→ **SET EXERCISE**
Give the data again exactly, from its opening line through the line in which "wasm.setup();" appears.

→ **DATA SEGMENT**
- - - -

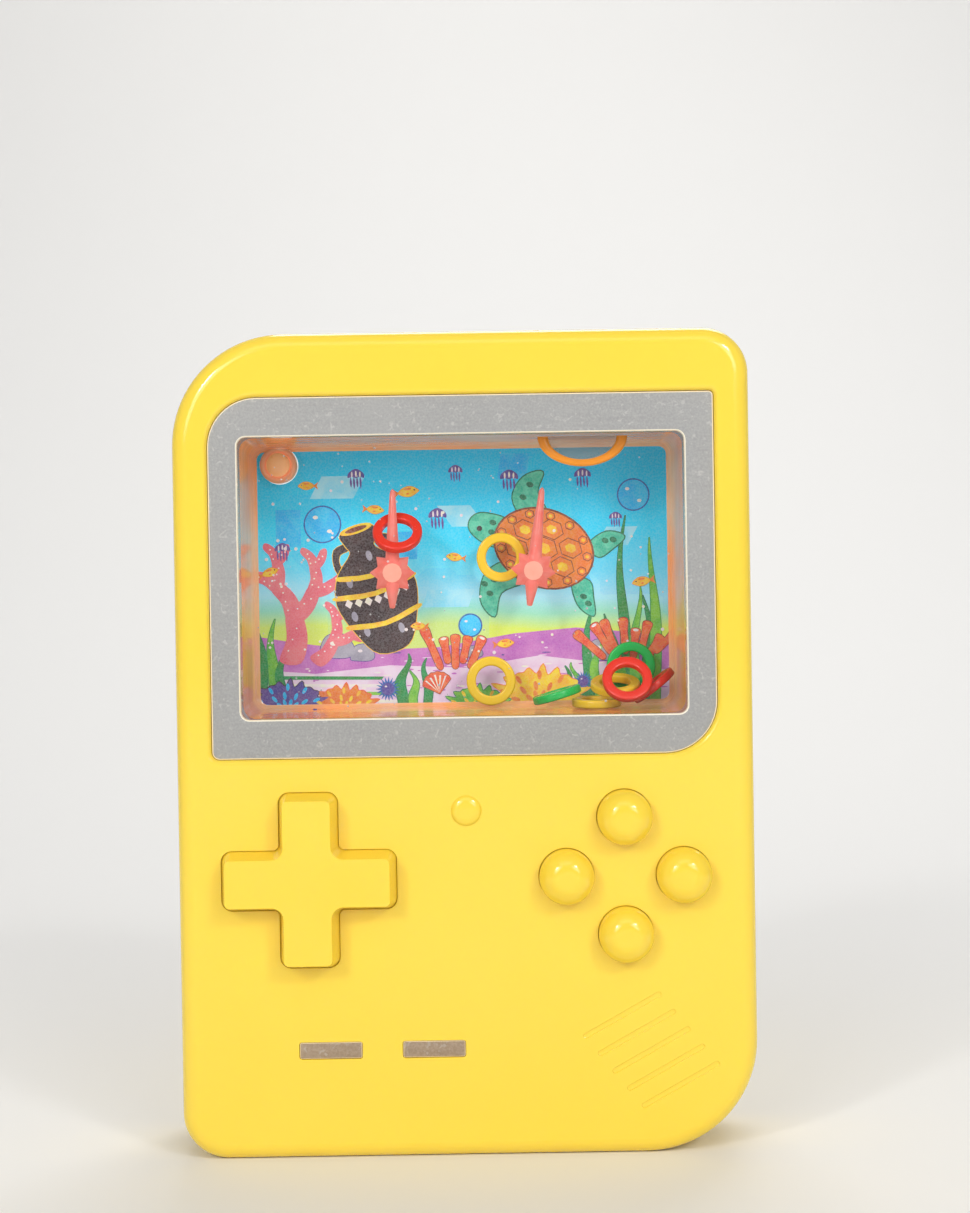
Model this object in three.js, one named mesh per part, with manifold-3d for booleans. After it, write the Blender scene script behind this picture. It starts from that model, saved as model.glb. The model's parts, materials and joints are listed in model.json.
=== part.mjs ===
// A hand-held water ring toss game in the shape of a pocket game console, in millimetres, +Z up.
// It stands on its bottom edge with the screen facing -Y. The pieces are drawn face up, with x to
// the right, y up the face and z out of the face towards the player, and the last group stands
// them up. z is 0 on the front face, so everything behind it has a negative z.
import * as THREE from "three";
import { mergeVertices } from "three/addons/utils/BufferGeometryUtils.js";
import Module from "manifold-3d";

const wasm = await Module();
wasm.setup();

// Housing
const bodyWidth = 88;
const bodyHeight = 125.7;
const cornerTopLeft = 17;
const cornerTopRight = 7;
const cornerBottomRight = 17;
const cornerBottomLeft = 7;
const edgeRound = 2.6;
const wall = 1.8;
const frontShellDepth = 13;
const seamGap = 0.3;
const lipHeight = 1.2;
const cardRoom = 3.4;

// Clearances shared by the pieces
const seatGap = 0.3;
const slideGap = 0.35;
const lipGap = 0.15;
const cutOverrun = 1;
const sharpCorner = 0.05;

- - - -

→ **THE OUTPUT**
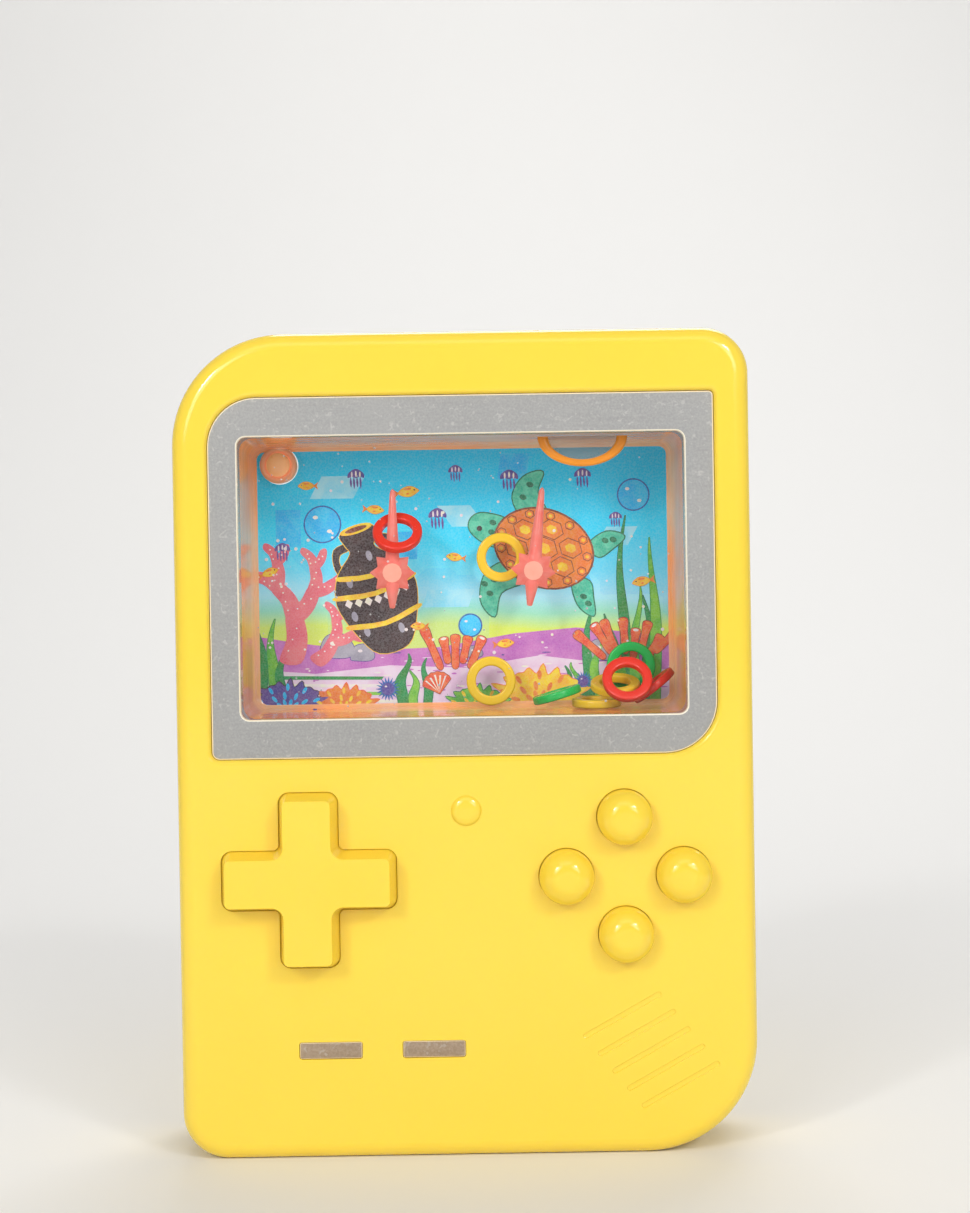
Model this object in three.js, one named mesh per part, with manifold-3d for booleans. After it, write the Blender scene script behind this picture. It starts from that model, saved as model.glb. The model's parts, materials and joints are listed in model.json.
=== part.mjs ===
// A hand-held water ring toss game in the shape of a pocket game console, in millimetres, +Z up.
// It stands on its bottom edge with the screen facing -Y. The pieces are drawn face up, with x to
// the right, y up the face and z out of the face towards the player, and the last group stands
// them up. z is 0 on the front face, so everything behind it has a negative z.
import * as THREE from "three";
import { mergeVertices } from "three/addons/utils/BufferGeometryUtils.js";
import Module from "manifold-3d";

const wasm = await Module();
wasm.setup();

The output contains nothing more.